How do you balance family and ministry?
Family is always first, but I’ve learned there are some things that only I can do, so I try to do those and make myself available for my children and husband as often as they need me. As our children have gotten older, the physical demands have shifted to more emotional needs, and often, I feel like I am doing ministry from sunup until well past sundown. But I love it and wouldn’t trade it for anything!
With both you and your husband on staff, how do you support each other as you serve?
One of my daily prayers is that God would help me respect and delight in Jason, noticing him, preferring him, and treating him with loving concern, treasuring him, honoring him and holding him dear (Ephesians 5:33). Sometimes, it is really challenging, but we both help to strengthen, encourage, and pray for one another.

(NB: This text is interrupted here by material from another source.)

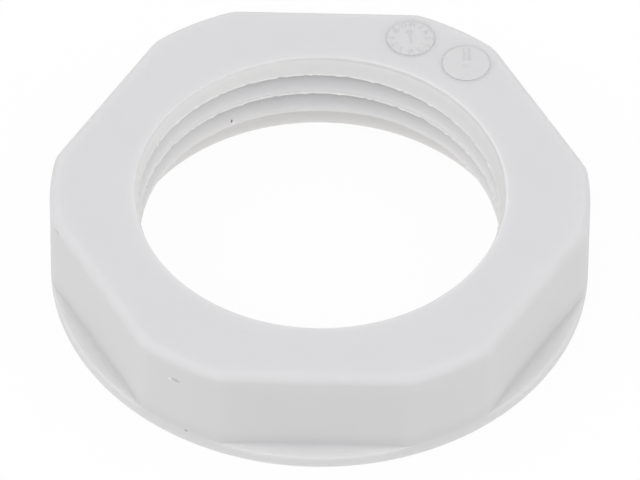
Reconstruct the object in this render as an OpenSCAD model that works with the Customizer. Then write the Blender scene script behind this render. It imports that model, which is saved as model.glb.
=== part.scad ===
// Cable gland locknut, moulded in one piece.
// The origin is the centre of the collar's rest face, and +Z runs up the bore.

/* [Nut] */
// Wall between the thread's roots and a flat; with these roots it makes 27 across the flats
flat_wall = 3.3; // [2.5:0.1:5]
// How far the round collar and the corners stand out past the flats
collar_lip = 0.9; // [0.6:0.05:1.5]
// Height from the rest face to the top face
nut_h = 6; // [5.4:0.1:8]
// Thickness of the collar below the flats
collar_t = 0.8; // [0.6:0.05:1.4]
// Number of flats
flat_count = 6; // [4:1:6]

/* [Edges] */
// Radius along the top edge of each flat
flat_edge_r = 0.5; // [0.2:0.05:0.8]
// How much less the radius is round the corners between the flats
corner_edge_less = 0.04; // [0.02:0.01:0.1]
// Radius of the cove where a flat meets the collar
flat_cove_r = 0.25; // [0.1:0.05:0.4]
// Radius along both edges of the collar
collar_edge_r = 0.15; // [0.05:0.05:0.25]

/* [Bore] */
// How much the plain lead-in has opened beyond the crests at the top face
lead_in_step = 0.275; // [0.2:0.025:0.5]
// Depth of the lead-in, down to the first full crest
lead_in_depth = 1.1; // [0.6:0.1:1.6]
// Radius along the rim of the lead-in
lead_in_edge_r = 0.05; // [0.03:0.01:0.15]
// Clearance between the thread's roots and the wall of the plain counterbore
counterbore_clearance = 0.525; // [0.2:0.025:0.8]
// Depth of the counterbore
counterbore_depth = 1.1; // [0.6:0.1:1.4]
// Height of the cone between the counterbore and the crests
shoulder_h = 1.05; // [0.4:0.05:1.2]

/* [Thread] */
// Diameter at the thread's roots, which is the size of gland that the nut takes
root_d = 20.4; // [18:0.1:28]
// Depth of the thread, from its roots to crests whose wall is a true cylinder
thread_depth = 0.6; // [0.5:0.01:0.68]
// Rise of the thread in one turn, 18 turns to the inch
pitch = 1.411; // [1.35:0.001:1.5]
// Angle between the two flanks
flank_angle = 80; // [60:1:80]
// Width of a crest along the axis
crest_land = 0.26; // [0.2:0.01:0.3]
// How far the middle of the groove lies below the top face, straight behind the axis
groove_drop = 1.625; // [1.5:0.005:1.8]
// Angle past the back at which the groove has run out into the lead-in
groove_end_angle = 170; // [120:5:220]
// Angle over which the groove gets shallower before it ends
run_out_angle = 60; // [30:6:90]

/* [Hidden] */
$fn = 96;
through = 1;
plastic_colour = [0.85, 0.86, 0.87];

root_r = root_d / 2;
crest_r = root_r - thread_depth;
counterbore_r = root_r + counterbore_clearance;
lead_in_r = crest_r + lead_in_step;
flat_x = root_r + flat_wall;
collar_r = flat_x + collar_lip;
corner_edge_r = flat_edge_r - corner_edge_less;
groove_back_z = nut_h - groove_drop;

// The groove's section: flanks that close in on a rounded root.
flank_run = tan(flank_angle / 2);
groove_half = (pitch - crest_land) / 2;
cut_over = crest_land / 4 / flank_run;
root_round = thread_depth / 11;
root_half = max(0.03, groove_half - (thread_depth - root_round) * flank_run);
groove_section = [
    [-thread_depth - cut_over, -groove_half - crest_land / 4],
    [-root_round, -root_half],
    [0, -root_half / 3],
    [0, root_half / 3],
    [-root_round, root_half],
    [-thread_depth - cut_over, groove_half + crest_land / 4]
];

// The groove's path: a right-hand helix, from inside the counterbore up to its run-out.
step_angle = 6;
back_angle = 90;
groove_low_z = counterbore_depth - groove_half - crest_land;
low_steps = ceil((groove_back_z - groove_low_z) / pitch * 360 / step_angle);
high_steps = ceil(groove_end_angle / step_angle);
run_out_steps = run_out_angle / step_angle;

// How far the section has drawn back from full depth at one step of the path
function draw_back(k) =
    (thread_depth + cut_over / 2) * max(0, 1 - (high_steps - k) / run_out_steps);

// One ring of the groove, k steps past the back
function groove_ring(k) = [
    for (p = groove_section)
        let (r = root_r + p[0] - draw_back(k), a = back_angle + k * step_angle)
            [r * cos(a), r * sin(a), groove_back_z + pitch * k * step_angle / 360 + p[1]]
];

// The helical groove that is cut from the bore's wall
module thread_groove() {
    sides = len(groove_section);
    rings = low_steps + high_steps;
    points = [for (k = [-low_steps:high_steps]) each groove_ring(k)];
    walls = [
        for (i = [0:rings - 1], j = [0:sides - 1])
            let (a = i * sides + j, b = i * sides + (j + 1) % sides)
                each [[a, b, a + sides], [b, b + sides, a + sides]]
    ];
    first_cap = [for (j = [1:sides - 2]) [0, j + 1, j]];
    last = rings * sides;
    last_cap = [for (j = [1:sides - 2]) [last, last + j, last + j + 1]];
    polyhedron(points, concat(walls, first_cap, last_cap));
}

// Right half of the nut's turned outline, with its edges rounded
module outer_section() {
    square([collar_r - collar_edge_r, nut_h]);
    translate([0, collar_edge_r])
        square([collar_r, nut_h - collar_edge_r - corner_edge_r]);
    translate([collar_r - collar_edge_r, collar_edge_r])
        circle(collar_edge_r);
    translate([collar_r - corner_edge_r, nut_h - corner_edge_r])
        circle(corner_edge_r);
}

// What one flat takes away, seen along the flat
module flat_section() {
    difference() {
        translate([flat_x - flat_edge_r, collar_t])
            square([collar_r, nut_h + through - collar_t]);
        translate([flat_x - 2 * flat_edge_r, collar_t - through])
            square([2 * flat_edge_r, nut_h - flat_edge_r - collar_t + through]);
        translate([flat_x - flat_edge_r, nut_h - flat_edge_r])
            circle(flat_edge_r);
        difference() {
            translate([flat_x - through, collar_t - through])
                square(flat_cove_r + through);
            translate([flat_x + flat_cove_r, collar_t + flat_cove_r])
                circle(flat_cove_r);
        }
    }
}

module flats() {
    for (k = [0:flat_count - 1])
        rotate([0, 0, k * 360 / flat_count - back_angle])
            rotate([90, 0, 0])
                translate([0, 0, -collar_r])
                    linear_extrude(2 * collar_r)
                        flat_section();
}

// Right half of the plain lead-in, opening upwards to its rounded rim
module lead_in_section() {
    rim_r = lead_in_r + lead_in_edge_r;
    difference() {
        polygon([
            [0, nut_h - lead_in_depth],
            [crest_r, nut_h - lead_in_depth],
            [lead_in_r, nut_h - lead_in_edge_r],
            [rim_r, nut_h - lead_in_edge_r],
            [rim_r, nut_h + through],
            [0, nut_h + through]
        ]);
        translate([rim_r, nut_h - lead_in_edge_r])
            circle(lead_in_edge_r);
    }
}

// Right half of the counterbore, with the cone that leads up to the crests
module counterbore_section() {
    polygon([
        [0, -through],
        [counterbore_r, -through],
        [counterbore_r, counterbore_depth],
        [crest_r, counterbore_depth + shoulder_h],
        [0, counterbore_depth + shoulder_h]
    ]);
}

// The bore without its thread
module plain_bore() {
    translate([0, 0, -through])
        cylinder(h = nut_h + 2 * through, r = crest_r);
    rotate_extrude()
        counterbore_section();
    rotate_extrude()
        lead_in_section();
}

module locknut() {
    color(plastic_colour)
        difference() {
            rotate_extrude()
                outer_section();
            flats();
            plain_bore();
            thread_groove();
        }
}

locknut();
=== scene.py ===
from math import cos, radians, sin
import bpy
import numpy as np
from mathutils import Matrix, Vector


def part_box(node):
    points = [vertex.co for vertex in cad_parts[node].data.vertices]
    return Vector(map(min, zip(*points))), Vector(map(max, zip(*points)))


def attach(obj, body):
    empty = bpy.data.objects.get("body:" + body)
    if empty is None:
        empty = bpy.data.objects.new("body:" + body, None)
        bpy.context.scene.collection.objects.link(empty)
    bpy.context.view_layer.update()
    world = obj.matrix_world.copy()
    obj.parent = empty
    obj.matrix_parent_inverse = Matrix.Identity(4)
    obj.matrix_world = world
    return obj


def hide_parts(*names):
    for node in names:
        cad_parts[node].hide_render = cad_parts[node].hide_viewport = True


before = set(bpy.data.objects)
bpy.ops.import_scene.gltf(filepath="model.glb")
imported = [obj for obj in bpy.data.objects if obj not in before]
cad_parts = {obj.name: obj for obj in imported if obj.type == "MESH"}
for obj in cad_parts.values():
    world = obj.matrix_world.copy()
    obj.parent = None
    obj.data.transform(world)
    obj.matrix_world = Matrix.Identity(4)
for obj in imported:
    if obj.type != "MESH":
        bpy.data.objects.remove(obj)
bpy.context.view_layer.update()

lowCorner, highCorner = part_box("locknut")
mm = 0.001
top = highCorner[2]
collarRadius = (highCorner[0] - lowCorner[0]) / 2
print("frame loaded, collar radius", round(collarRadius / mm, 3), "mm")


# The camera stands in front of one flat and looks down on the nut through a long lens. Angles are in
# degrees, and sideways and raised say where the origin lies from the picture's middle.
cameraView = {
    "azimuth": 0.965,
    "elevation": 46.99,
    "roll": 0.459,
    "distance": 582.2 * mm,
    "sideways": -0.026 * mm,
    "raised": -1.495 * mm,
    "lens": 610.5,
    "nearest": 50 * mm,
    "farthest": 5000 * mm,
}


def placeCamera():
    azimuth, elevation, roll = (radians(cameraView[name]) for name in ("azimuth", "elevation", "roll"))
    back = Vector((sin(azimuth) * cos(elevation), -cos(azimuth) * cos(elevation), sin(elevation)))
    level = Vector((cos(azimuth), sin(azimuth), 0))
    upright = back.cross(level)
    right = level * cos(roll) + upright * sin(roll)
    up = upright * cos(roll) - level * sin(roll)
    place = back * cameraView["distance"] - right * cameraView["sideways"] - up * cameraView["raised"]
    data = bpy.data.cameras.new("camera")
    data.lens = cameraView["lens"]
    data.clip_start, data.clip_end = cameraView["nearest"], cameraView["farthest"]
    camera = bpy.data.objects.new("camera", data)
    bpy.context.scene.collection.objects.link(camera)
    camera.matrix_world = Matrix.Translation(place) @ Matrix((right, up, back)).transposed().to_4x4()
    bpy.context.scene.camera = camera


placeCamera()
print("camera placed")


# Points closer than the weld distance count as one. A crowded range is measured in fine steps.
weldDistance = 0.0001 * mm
fineSteps = 4000


# Joined smoothly, the smaller or the larger of two values; spread is how far the join reaches.
def softMin(a, b, spread):
    return np.minimum(a, b) - spread * np.log1p(np.exp(-np.abs(a - b) / spread))


def softMax(a, b, spread):
    return -softMin(-a, -b, spread)


def blend(a, b, share):
    return a + (b - a) * share


# A column of numbers for a grid's rows, so that it spreads over the grid's columns
def column(*values):
    return np.array(values)[:, None]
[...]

I often say “Jason is the BEST Chosen husband.” He is all in on Chosen week, whether running errands, buying me flowers, listening to my speaking run-throughs. He is there for it. And I strive to do the same for him when he has important things going on.
How have you grown as the pastor for women? What have been some of your biggest takeaways and epiphanies?
I have grown in confidence of who I am in Christ and what he has called me to do. I consider this calling to be one of the greatest honors. My biggest epiphany is understanding that I could never do this alone. I try to focus a lot of my energy on empowering women to do what God has called them to do and encouraging them along their journeys.
What ideas and plans do you have for Sisterhood in the future?
I’m dreaming here. I’d love to take a Sisterhood group to Kauai, Hawaii and do an adventure retreat. Anyone in!? Seriously though, I try to stay in step with the Lord and go where he is guiding. I feel as if there is great value in smaller retreats, getaways, and gatherings. We’re trying some things to determine what the Lord has next for us.
What do you think is the most important reason that women need each other?
We need to spur one another on to grow closer to God, bear one another’s burdens, and enjoy this life! Pain shared is pain divided. Joy shared is joy multiplied.